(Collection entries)
==========

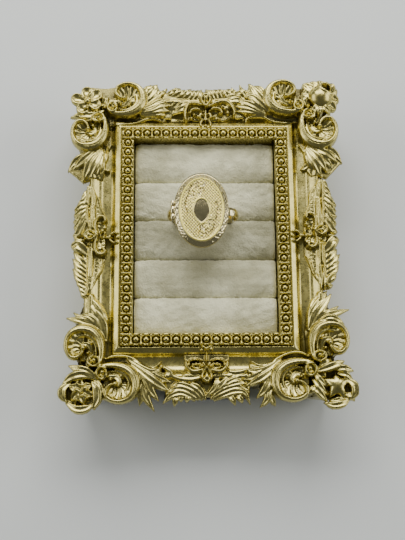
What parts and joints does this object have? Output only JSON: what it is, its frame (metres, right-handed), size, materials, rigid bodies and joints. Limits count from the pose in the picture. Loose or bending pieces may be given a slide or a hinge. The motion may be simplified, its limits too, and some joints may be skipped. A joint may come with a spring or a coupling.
{
  "type": "ring box",
  "caption": "Ring box in the form of an ornate gilt picture frame, lying on its back, with a padded velvet tray of ring slots and a hinged oval locket ring standing in one slot.",
  "frame": {"origin": "on the resting surface, under the middle of the frame outline", "axes": "+Z out of the frame face, +Y towards the top of the frame, +X to the right of someone looking at the face"},
  "size_m": [0.0977, 0.12, 0.0333],
  "materials": {
    "frame_gold": "cast resin under a satin champagne-gold metallic lacquer, darker in the hollows",
    "ivory_velvet": "ivory cotton velvet with a short soft pile",
    "foam": "open-cell upholstery foam",
    "grey_board": "plain grey card",
    "mdf": "thin fibreboard",
    "black_flock": "black flocked paper over board",
    "button_brass": "brass plated, satin",
    "hinge_steel": "zinc-plated steel strip",
    "ring_gold": "engraved yellow gold, polished in the middle"
  },
  "bodies": {
    "frame": {"frame_casting": "frame_gold", "pad_board": "grey_board", "foam_core_1": "foam", "foam_core_2": "foam", "foam_core_3": "foam", "foam_core_4": "foam", "foam_core_5": "foam", "velvet_sleeve_1": "ivory_velvet", "velvet_sleeve_2": "ivory_velvet", "velvet_sleeve_3": "ivory_velvet", "velvet_sleeve_4": "ivory_velvet", "velvet_sleeve_5": "ivory_velvet", "back_board": "mdf", "back_flock": "black_flock", "hinge_leaf_board": "hinge_steel", "hinge_pin": "hinge_steel", "board_rivet_1": "hinge_steel", "board_rivet_2": "hinge_steel", "button_screw_1": "button_brass", "button_screw_2": "button_brass", "button_screw_3": "button_brass", "button_screw_4": "button_brass"},
    "ring": {"ring_shank": "ring_gold", "ring_shoulder_left": "ring_gold", "ring_shoulder_right": "ring_gold", "locket_case": "ring_gold", "case_photo_rim": "ring_gold", "locket_hinge_pin": "ring_gold"},
    "locket_lid": {"locket_lid": "ring_gold", "lid_photo_rim": "ring_gold"},
    "easel": {"easel_strut": "black_flock", "hinge_leaf_strut": "hinge_steel", "strut_rivet_1": "hinge_steel", "strut_rivet_2": "hinge_steel"},
    "turn_button_1": {"turn_button_1": "button_brass"},
    "turn_button_2": {"turn_button_2": "button_brass"},
    "turn_button_3": {"turn_button_3": "button_brass"},
    "turn_button_4": {"turn_button_4": "button_brass"}
  },
  "joints": [
    {"name": "ring_lift", "type": "slide", "parent": "frame", "child": "ring", "axis": [0, 0, 1], "range_m": [0, 0.03]},
    {"name": "locket_hinge", "type": "hinge", "parent": "ring", "child": "locket_lid", "pos_m": [-0.0121, 0.0074, 0.031], "axis": [0, -1, 0], "range_deg": [0, 110]},
    {"name": "easel_hinge", "type": "hinge", "parent": "frame", "child": "easel", "pos_m": [-0.00075, 0.02375, 0.0022], "axis": [1, 0, 0], "range_deg": [0, 35]},
    {"name": "button_turn_1", "type": "hinge", "parent": "frame", "child": "turn_button_1", "pos_m": [-0.03305, -0.01925, 0.0028], "axis": [0, 0, -1], "range_deg": [0, 90]},
    {"name": "button_turn_2", "type": "hinge", "parent": "frame", "child": "turn_button_2", "pos_m": [-0.03305, 0.02275, 0.0028], "axis": [0, 0, 1], "range_deg": [0, 90]},
    {"name": "button_turn_3", "type": "hinge", "parent": "frame", "child": "turn_button_3", "pos_m": [0.03155, -0.01925, 0.0028], "axis": [0, 0, 1], "range_deg": [0, 90]},
    {"name": "button_turn_4", "type": "hinge", "parent": "frame", "child": "turn_button_4", "pos_m": [0.03155, 0.02275, 0.0028], "axis": [0, 0, -1], "range_deg": [0, 90]}
  ]
}
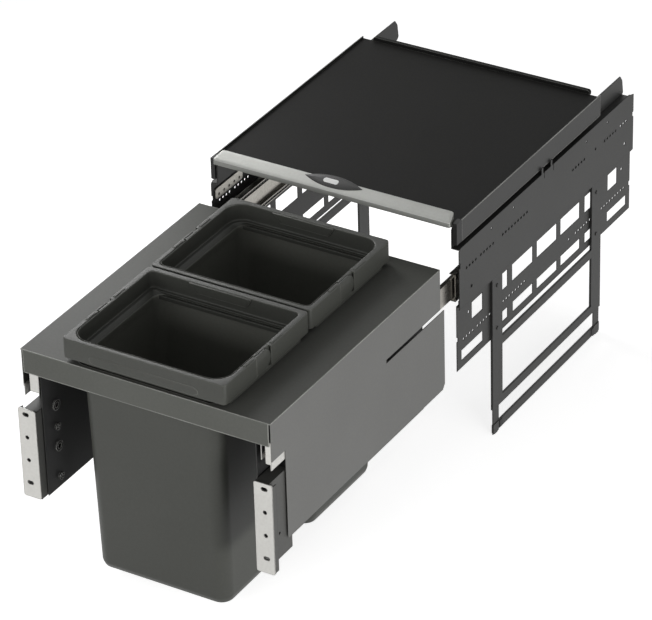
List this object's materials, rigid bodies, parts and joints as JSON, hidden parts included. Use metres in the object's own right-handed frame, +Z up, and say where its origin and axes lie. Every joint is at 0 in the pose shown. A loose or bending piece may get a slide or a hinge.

==========

### Problem details
Output the full listing exactly as it stands.

### Correct response
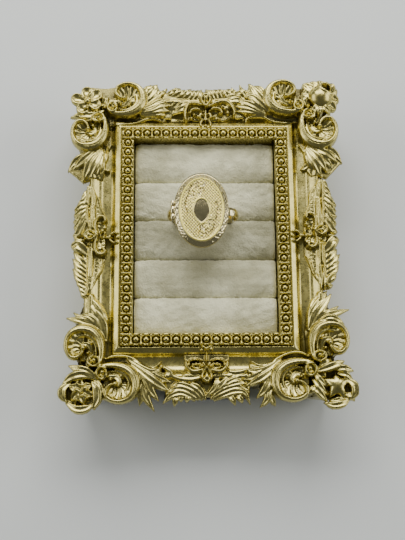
What parts and joints does this object have? Output only JSON: what it is, its frame (metres, right-handed), size, materials, rigid bodies and joints. Limits count from the pose in the picture. Loose or bending pieces may be given a slide or a hinge. The motion may be simplified, its limits too, and some joints may be skipped. A joint may come with a spring or a coupling.
{
  "type": "ring box",
  "caption": "Ring box in the form of an ornate gilt picture frame, lying on its back, with a padded velvet tray of ring slots and a hinged oval locket ring standing in one slot.",
  "frame": {"origin": "on the resting surface, under the middle of the frame outline", "axes": "+Z out of the frame face, +Y towards the top of the frame, +X to the right of someone looking at the face"},
  "size_m": [0.0977, 0.12, 0.0333],
  "materials": {
    "frame_gold": "cast resin under a satin champagne-gold metallic lacquer, darker in the hollows",
    "ivory_velvet": "ivory cotton velvet with a short soft pile",
    "foam": "open-cell upholstery foam",
    "grey_board": "plain grey card",
    "mdf": "thin fibreboard",
    "black_flock": "black flocked paper over board",
    "button_brass": "brass plated, satin",
    "hinge_steel": "zinc-plated steel strip",
    "ring_gold": "engraved yellow gold, polished in the middle"
  },
  "bodies": {
    "frame": {"frame_casting": "frame_gold", "pad_board": "grey_board", "foam_core_1": "foam", "foam_core_2": "foam", "foam_core_3": "foam", "foam_core_4": "foam", "foam_core_5": "foam", "velvet_sleeve_1": "ivory_velvet", "velvet_sleeve_2": "ivory_velvet", "velvet_sleeve_3": "ivory_velvet", "velvet_sleeve_4": "ivory_velvet", "velvet_sleeve_5": "ivory_velvet", "back_board": "mdf", "back_flock": "black_flock", "hinge_leaf_board": "hinge_steel", "hinge_pin": "hinge_steel", "board_rivet_1": "hinge_steel", "board_rivet_2": "hinge_steel", "button_screw_1": "button_brass", "button_screw_2": "button_brass", "button_screw_3": "button_brass", "button_screw_4": "button_brass"},
    "ring": {"ring_shank": "ring_gold", "ring_shoulder_left": "ring_gold", "ring_shoulder_right": "ring_gold", "locket_case": "ring_gold", "case_photo_rim": "ring_gold", "locket_hinge_pin": "ring_gold"},
    "locket_lid": {"locket_lid": "ring_gold", "lid_photo_rim": "ring_gold"},
    "easel": {"easel_strut": "black_flock", "hinge_leaf_strut": "hinge_steel", "strut_rivet_1": "hinge_steel", "strut_rivet_2": "hinge_steel"},
    "turn_button_1": {"turn_button_1": "button_brass"},
    "turn_button_2": {"turn_button_2": "button_brass"},
    "turn_button_3": {"turn_button_3": "button_brass"},
    "turn_button_4": {"turn_button_4": "button_brass"}
  },
  "joints": [
    {"name": "ring_lift", "type": "slide", "parent": "frame", "child": "ring", "axis": [0, 0, 1], "range_m": [0, 0.03]},
    {"name": "locket_hinge", "type": "hinge", "parent": "ring", "child": "locket_lid", "pos_m": [-0.0121, 0.0074, 0.031], "axis": [0, -1, 0], "range_deg": [0, 110]},
    {"name": "easel_hinge", "type": "hinge", "parent": "frame", "child": "easel", "pos_m": [-0.00075, 0.02375, 0.0022], "axis": [1, 0, 0], "range_deg": [0, 35]},
    {"name": "button_turn_1", "type": "hinge", "parent": "frame", "child": "turn_button_1", "pos_m": [-0.03305, -0.01925, 0.0028], "axis": [0, 0, -1], "range_deg": [0, 90]},
    {"name": "button_turn_2", "type": "hinge", "parent": "frame", "child": "turn_button_2", "pos_m": [-0.03305, 0.02275, 0.0028], "axis": [0, 0, 1], "range_deg": [0, 90]},
    {"name": "button_turn_3", "type": "hinge", "parent": "frame", "child": "turn_button_3", "pos_m": [0.03155, -0.01925, 0.0028], "axis": [0, 0, 1], "range_deg": [0, 90]},
    {"name": "button_turn_4", "type": "hinge", "parent": "frame", "child": "turn_button_4", "pos_m": [0.03155, 0.02275, 0.0028], "axis": [0, 0, -1], "range_deg": [0, 90]}
  ]
}
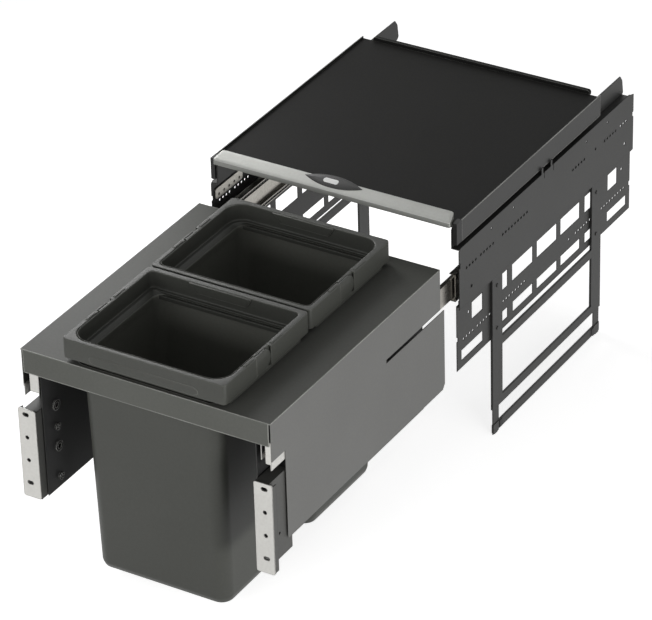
List this object's materials, rigid bodies, parts and joints as JSON, hidden parts included. Use metres in the object's own right-handed frame, +Z up, and say where its origin and axes lie. Every joint is at 0 in the pose shown. A loose or bending piece may get a slide or a hinge.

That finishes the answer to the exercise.